CULTURAL NOTE – DRINKING & SMOKING
You can smoke indoors in many places, drink at any hour of the day or night, carry open alcoholic containers outside, and have the ability to buy alcohol on just about every corner. The legal drinking age in Japan is 20 but with the occasional beer vending machine publicly accessible outside and the lack of ever ID’ing anyone given Asians all look young, it’s a very flexible law.
CULTURAL NOTE – TRASH CANS
While there are many vending machines, there are almost no trash cans (apparently terrorist precautions – bombs get dropped in cans), and still no trash anywhere to be seen. People simple don’t generate quite as much trash and if they have a bottle and can’t find a recycling bin, they’ll just carry it around until they find one opposed to leaving it somewhere on a bench or something (like in the US).
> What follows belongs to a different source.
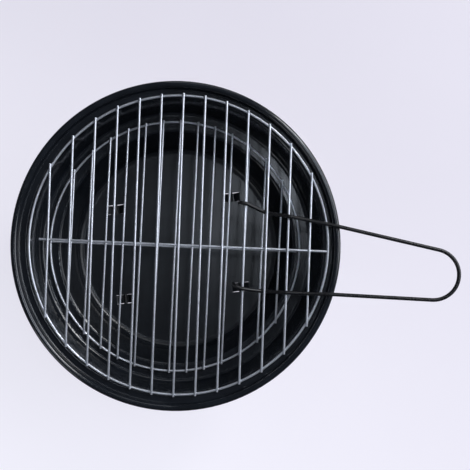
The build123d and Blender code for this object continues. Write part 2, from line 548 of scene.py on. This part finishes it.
@dataclass(frozen=True)
class PaleTable:
    """The smooth pale surface that the grill stands on, which glows with painted light."""

    cloth: Colour = (0.27, 0.255, 0.275)
    # Painted light: the colours of the table's glow, dimmer at the far side and brighter at the near
    # side.
    far_painted_light: Colour = (0.58, 0.565, 0.65)
    near_painted_light: Colour = (0.91, 0.905, 1.0)
    # Painted light: how strongly the table glows, for everything else and for the camera.
    own_light: float = 0.1
    seen_light: float = 0.88
    painted_light_slant: float = 0.6
    painted_light_fade: Fade = Fade(-0.60, 0.60)
    mottle_cloud: Cloud = Cloud(3.0, 4.0)
    mottle_fade: Fade = Fade(0.2, 0.8, -0.03, 0.03)
    gloss: float = 0.65
    grain_cloud: Cloud = Cloud(900.0, 2.0)
    grain_depth: float = 0.02 * MM

    def make(self) -> bpy.types.Material:
        """Make the table's finish, with painted light: it glows, a little brighter towards the near
        side.

        Returns:
            The finish.
        """
        shader = Shader("pale_table")
        x, y, _ = shader.axes()
        # Painted light: the glow grows brighter towards the near side and a little to the left, as if a
        # lamp lit it from there.
        away = shader.math("ADD", y, shader.math("MULTIPLY", x, self.painted_light_slant))
        share = shader.fade(shader.math("MULTIPLY", away, -1.0), self.painted_light_fade)
        mottle = shader.fade(shader.noise(shader.place, self.mottle_cloud), self.mottle_fade)
        colour = shader.blend(shader.math("ADD", share, mottle), self.far_painted_light, self.near_painted_light)
        # Painted light: the table glows strongly for the camera, which fills in the shadows, and only
        # faintly for everything else.
        seen = shader.tree.nodes.new("ShaderNodeLightPath").outputs["Is Camera Ray"]
        glow = shader.math("MULTIPLY_ADD", seen, self.seen_light - self.own_light, self.own_light)
        normal = shader.bump(shader.noise(shader.place, self.grain_cloud), self.grain_depth)
        shader.feed(shader.surface, {"Base Color": (*self.cloth, 1.0), "Roughness": self.gloss})
        shader.feed(shader.surface, {"Emission Color": colour, "Emission Strength": glow})
        shader.feed(shader.surface, {"Normal": normal})
        return shader.material


# ---------------------------------------------------------------------------- sub-assemblies


def dress(node: str, finish: bpy.types.Material) -> None:
    """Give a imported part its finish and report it.

    Args:
        node: The part's name.
        finish: The finish, for all its slots.
    """
    part = frame["nodes"][node]
    for slot in part.material_slots:
        slot.material = finish
    LOG.info("dressed %s with %s", node, finish.name)


@dataclass
class Bowl:
    """The pressed and enamelled bowl, with its rolled rim and lanced clips."""

    node: str = "bowl"
    floor_mount: str = "coal_floor"
    rest_gap: float = 0.3 * MM

    def finish(self) -> bpy.types.Material:
        """Make the enamel, told where the bowl's flats lie.

        Returns:
            The finish.
        """
        mounts = {mount["name"]: mount["pos_m"] for mount in frame["record"]["mounts"]}
        return GlassEnamel(
            floor_height=mounts[self.floor_mount][2],
            ledge_height=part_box("charcoal_ring")[0][2] - self.rest_gap,
            seat_height=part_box("cooking_ring")[0][2] - self.rest_gap,
        ).make()

    def build(self) -> None:
        """Dress the bowl."""
        dress(self.node, self.finish())


@dataclass
class WireGrate:
    """One round grate of parallel bars on a ring and a cross bar, with its welds."""

    kind: Grate
    bars: int = 13
    end_reach: float = 0.4 * MM
    nugget: Triple = (1.75 * MM, 2.0 * MM, 0.85 * MM)
    nugget_sink: float = 0.05 * MM
    nugget_growth: tuple[float, float] = (0.88, 1.08)
    nugget_detail: int = 2
    nugget_unevenness: float = 0.22
    nugget_ripple: float = 3.1
    nugget_waist: float = 0.25
    ring_joint_angle: float = 200.0
    ring_joint_length: float = 3.4 * MM
    ring_joint_sink: float = 0.06 * MM
    ring_joint_swell: float = 0.28 * MM
    ring_joint_fullness: float = 0.6
    ring_joint_ridge: float = 0.05
    ring_joint_ripple: float = 9.0
    ring_joint_steps: int = 12
    ring_joint_sides: int = 28
    seed: int = 7
    body: str = field(init=False)

    def __post_init__(self) -> None:
        """Name the body that the grate moves with."""
        self.body = f"{self.kind.value}_grate"

    def node(self, part: str) -> str:
        """Return the full name of one of the grate's parts."""
        return f"{self.kind.value}_{part}"

    def bar_names(self) -> list[str]:
        """Return the names of the parallel bars, from left to right."""
        return [self.node(f"bar_{number + 1:02d}") for number in range(self.bars)]

    def ends(self, node: str, axis: int) -> tuple[Vector, Vector]:
        """Find the middles of a straight wire's two ends.

        Args:
            node: The wire's name.
            axis: The axis that it mainly runs along, 0 for x or 1 for y.

        Returns:
            The middle of its low end and of its high end.
        """
        points = [vertex.co for vertex in frame["nodes"][node].data.vertices]
        low = min(point[axis] for point in points) + self.end_reach
        high = max(point[axis] for point in points) - self.end_reach
        low_end = [point for point in points if point[axis] < low]
        high_end = [point for point in points if point[axis] > high]
        return self.middle(low_end), self.middle(high_end)

    @staticmethod
    def middle(points: list[Vector]) -> Vector:
        """Return the middle of the box round some points."""
        return Vector([(min(p[i] for p in points) + max(p[i] for p in points)) / 2 for i in range(3)])

    def ring(self) -> tuple[Vector, float, float]:
        """Measure the grate's ring.

        Returns:
            Its centre, its radius to the middle of the wire, and the wire's radius.
        """
        low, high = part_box(self.node("ring"))
        wire = (high[2] - low[2]) / 2
        centre = (Vector(low) + Vector(high)) / 2
        return centre, (high[0] - low[0]) / 2 - wire, wire

    def weld_places(self) -> list[tuple[Vector, float]]:
        """List where the bars lie on the ring and on the cross bar.

        Returns:
            Each weld's place, at the height where the wires meet, and the turn of its bar.
        """
        centre, radius, wire = self.ring()
        meeting = centre.z + wire - self.nugget_sink
        cross_low, cross_high = self.ends(self.node("cross_bar"), 0)
        slope = (cross_high.y - cross_low.y) / (cross_high.x - cross_low.x)
        places = []
        for name in self.bar_names():
            low, high = self.ends(name, 1)
            turn = math.atan2(low.x - high.x, high.y - low.y)
            way = (high - low).normalized()
            off = Vector((low.x - centre.x, low.y - centre.y, 0))
            along = -off.dot(way)
            half = math.sqrt(max(radius**2 - (off.length_squared - along**2), 0.0))
            for step in (along - half, along + half):
                point = low + way * step
                places.append((Vector((point.x, point.y, meeting)), turn))
            middle_x = (low.x + high.x) / 2
            crossing_y = cross_low.y + slope * (middle_x - cross_low.x)
            share = (crossing_y - low.y) / (high.y - low.y)
            places.append((Vector((low.x + share * (high.x - low.x), crossing_y, meeting)), turn))
        return places

    def build_welds(self, finish: bpy.types.Material) -> bpy.types.Object:
        """Make the small uneven lumps of squeezed-out metal, one at each crossing.

        Args:
            finish: The welds' finish.

        Returns:
            The welds, as one piece.
        """
        chance = random.Random(self.seed + len(self.kind.value))
        mesh = bmesh.new()
        for place, turn in self.weld_places():
            grow = Matrix.Diagonal((*(Vector(self.nugget) * chance.uniform(*self.nugget_growth)), 1.0))
            shape = Matrix.Translation(place) @ Matrix.Rotation(turn, 4, "Z") @ grow
            detail = self.nugget_detail
            lump = bmesh.ops.create_icosphere(mesh, subdivisions=detail, radius=1.0)["verts"]
            phase = [chance.uniform(0, math.tau) for _ in range(3)]
            for vertex in lump:
                point = vertex.co
                wobble = sum(math.sin(self.nugget_ripple * point[i] + phase[i]) for i in range(3)) / 3
                waist = 1.0 - self.nugget_waist * abs(point.x * point.y)
                vertex.co = point * (waist + self.nugget_unevenness * wobble)
            bmesh.ops.transform(mesh, matrix=shape, verts=lump)
        return self.piece("welds", mesh, finish)

    def build_ring_joint(self, finish: bpy.types.Material) -> bpy.types.Object:
        """Make the swelling where the ring's two ends are butt welded.

        Args:
            finish: The joint's finish.

        Returns:
            The joint, as one piece.
        """
        centre, radius, wire = self.ring()
        mesh = bmesh.new()
        steps, sides = self.ring_joint_steps, self.ring_joint_sides
        start = math.radians(self.ring_joint_angle)
        rows = []
        for step in range(steps + 1):
            share = step / steps
            angle = start + (share - 0.5) * self.ring_joint_length / radius
            fullness = math.sin(math.pi * share) ** self.ring_joint_fullness
            swell = wire - self.ring_joint_sink + self.ring_joint_swell * fullness
            swell *= 1.0 + self.ring_joint_ridge * math.sin(self.ring_joint_ripple * share)
            row = []
            for side in range(sides):
                lean = math.tau * side / sides
                out = radius + swell * math.cos(lean)
                offset = Vector((out * math.cos(angle), out * math.sin(angle), swell * math.sin(lean)))
                row.append(mesh.verts.new(centre + offset))
            rows.append(row)
        for row, after in zip(rows, rows[1:]):
            for side in range(sides):
                other = (side + 1) % sides
                mesh.faces.new((row[side], row[other], after[other], after[side]))
        mesh.faces.new(rows[0])
        mesh.faces.new(tuple(reversed(rows[-1])))
        return self.piece("ring_joint", mesh, finish)

    def piece(self, name: str, mesh: bmesh.types.BMesh, finish: bpy.types.Material) -> bpy.types.Object:
        """Turn a finished mesh into a piece that moves with the grate.

        Args:
            name: The piece's own name.
            mesh: Its mesh, which is freed.
            finish: Its finish.

        Returns:
            The piece.
        """
        bmesh.ops.recalc_face_normals(mesh, faces=mesh.faces)
        for face in mesh.faces:
            face.smooth = True
        data = bpy.data.meshes.new(self.node(name))
        mesh.to_mesh(data)
        mesh.free()
        data.materials.append(finish)
        made = bpy.data.objects.new(self.node(name), data)
        bpy.context.scene.collection.objects.link(made)
        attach(made, self.body)
        LOG.info("built %s, %d faces", made.name, len(data.polygons))
        return made

    def build(self, plates: dict[Run, bpy.types.Material], weld: bpy.types.Material) -> None:
        """Dress the wires and add the welds.

        Args:
            plates: The plating for each way that a wire can run.
            weld: The welds' finish.
        """
        dress(self.node("ring"), plates[Run.ROUND])
        dress(self.node("cross_bar"), plates[Run.ALONG_X])
        for name in self.bar_names():
            dress(name, plates[Run.ALONG_Y])
        self.build_welds(weld)
        self.build_ring_joint(weld)


@dataclass
class LiftingHandle:
    """The hairpin handle of thick black wire."""

    node: str = "lifting_handle"

    def build(self) -> None:
        """Dress the handle."""
        dress(self.node, SatinLacquer("black_handle_lacquer", Run.ALONG_X).make())


@dataclass
class FoldingLegs:
    """The two folding wire legs."""

    nodes: tuple[str, ...] = ("leg_right", "leg_left")

    def build(self) -> None:
        """Dress both legs."""
        finish = SatinLacquer("black_leg_lacquer", Run.ALONG_Y).make()
        for node in self.nodes:
            dress(node, finish)


# ---------------------------------------------------------------------------- studio


@dataclass(frozen=True)
class Softbox:
    """A square lamp behind cloth."""

    name: str
    place: Triple
    width: float
    depth: float
    power: float
    aim: Triple = (0.0, 0.0, 0.1)
    colour: Colour = (1.0, 1.0, 1.0)

    def hang(self) -> None:
        """Hang the lamp and turn it to what it lights."""
        lamp = bpy.data.lights.new(self.name, "AREA")
        lamp.shape = "RECTANGLE"
        lamp.size = self.width
        lamp.size_y = self.depth
        lamp.energy = self.power
        lamp.color = self.colour
        holder = bpy.data.objects.new(self.name, lamp)
        holder.location = self.place
        way = Vector(self.aim) - Vector(self.place)
        holder.rotation_euler = way.to_track_quat("-Z", "Y").to_euler()
        bpy.context.scene.collection.objects.link(holder)
        LOG.info("hung %s", self.name)


@dataclass
class Studio:
    """The table, the lamps and the dim room round them."""

    table_size: float = 8.0
    table_squares: int = 8
    room_colour: Colour = (0.74, 0.82, 1.0)
    room_light: float = 0.09
    lamps: tuple[Softbox, ...] = (
        Softbox(
            "side_window",
            place=(1.25, 0.50, 1.00),
            width=1.3,
            depth=1.1,
            power=17.0,
            colour=(0.88, 0.92, 1.0),
        ),
        Softbox(
            "corner_lamp",
            place=(0.85, 1.00, 1.25),
            width=0.35,
            depth=0.35,
            power=8.0,
        ),
        Softbox(
            "overhead_strip",
            place=(0.21, 0.18, 1.55),
            aim=(0.1, 0.0, 0.1),
            width=0.16,
            depth=0.22,
            power=1.4,
            colour=(0.80, 0.88, 1.0),
        ),
        Softbox(
            "low_fill",
            place=(-0.9, -0.8, 0.75),
            width=0.5,
            depth=0.4,
            power=1.5,
            colour=(0.9, 0.94, 1.0),
        ),
        Softbox(
            "far_card",
            place=(0.15, 1.30, 0.90),
            width=0.6,
            depth=0.4,
            power=1.2,
            colour=(0.9, 0.94, 1.0),
        ),
    )

    def build_table(self) -> None:
        """Lay the table under the grill."""
        mesh = bmesh.new()
        squares = self.table_squares
        bmesh.ops.create_grid(mesh, x_segments=squares, y_segments=squares, size=self.table_size / 2)
        data = bpy.data.meshes.new("table_top")
        mesh.to_mesh(data)
        mesh.free()
        data.materials.append(PaleTable().make())
        table = bpy.data.objects.new("table_top", data)
        bpy.context.scene.collection.objects.link(table)

    def build_room(self) -> None:
        """Set the room's dim light."""
        world = bpy.data.worlds.new("room")
        world.use_nodes = True
        background = world.node_tree.nodes["Background"]
        background.inputs["Color"].default_value = (*self.room_colour, 1.0)
        background.inputs["Strength"].default_value = self.room_light
        bpy.context.scene.world = world

    def build(self) -> None:
        """Lay the table, hang the lamps and dim the room, and show the colours as they are."""
        bpy.context.scene.view_settings.view_transform = "Standard"
        self.build_table()
        self.build_room()
        for lamp in self.lamps:
            lamp.hang()


@dataclass
class Camera:
    """The camera, nearly over the middle of the bowl and looking straight down."""

    over_rim: float = 0.690
    aside: tuple[float, float] = (0.0212, -0.0162)
    turn: float = 2.0
    sensor: float = 36.0
    lens: float = 50.10
    shift: tuple[float, float] = (0.0851, 0.0574)

    def build(self) -> None:
        """Set the camera up over the bowl."""
        lens = bpy.data.cameras.new("camera")
        lens.sensor_width = self.sensor
        lens.lens = self.lens
        lens.shift_x, lens.shift_y = self.shift
        holder = bpy.data.objects.new("camera", lens)
        rim_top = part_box("bowl")[1][2]
        holder.location = (*self.aside, rim_top + self.over_rim)
        holder.rotation_euler = (0.0, 0.0, math.radians(self.turn))
        bpy.context.scene.collection.objects.link(holder)
        bpy.context.scene.camera = holder


# ---------------------------------------------------------------------------- making it


def main() -> None:
    """Build the studio and dress the grill, part by part."""
    logging.basicConfig(level=logging.INFO, format="%(name)s: %(message)s")
    Camera().build()
    Studio().build()
    Bowl().build()
    plates = {run: BrightPlate(run).make() for run in Run}
    weld = WeldMetal().make()
    for kind in Grate:
        WireGrate(kind).build(plates, weld)
    LiftingHandle().build()
    FoldingLegs().build()


if __name__ == "__main__":
    main()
CULTURAL NOTE – VENDING MACHINES
You can find a vending machine on just about any street (even in residential areas). There are tons of different drink options and you can even get hot or cold drinks at most of them. There are also cigarette machines scattered around although you have to smoke in designated smoking areas when outside and sometimes inside. You may even stumble upon a vending machine on the street that’ll dispense a nice cold beer – most commonly found in hotels.
After enjoying my meal and taking note of the local craze for highball cocktails, we eventually made our way back to the hotel where sleep & a bed would be very welcomed. When we returned to the hotel, the front desk receptionist was absent and it turns out I told a little white lie about having two guests stay in the room ;). Luckily, I had already catered my sleep schedule slightly in the US to the Japan time zone so I wasn’t too concerned with feeling jet lag over the next couple days.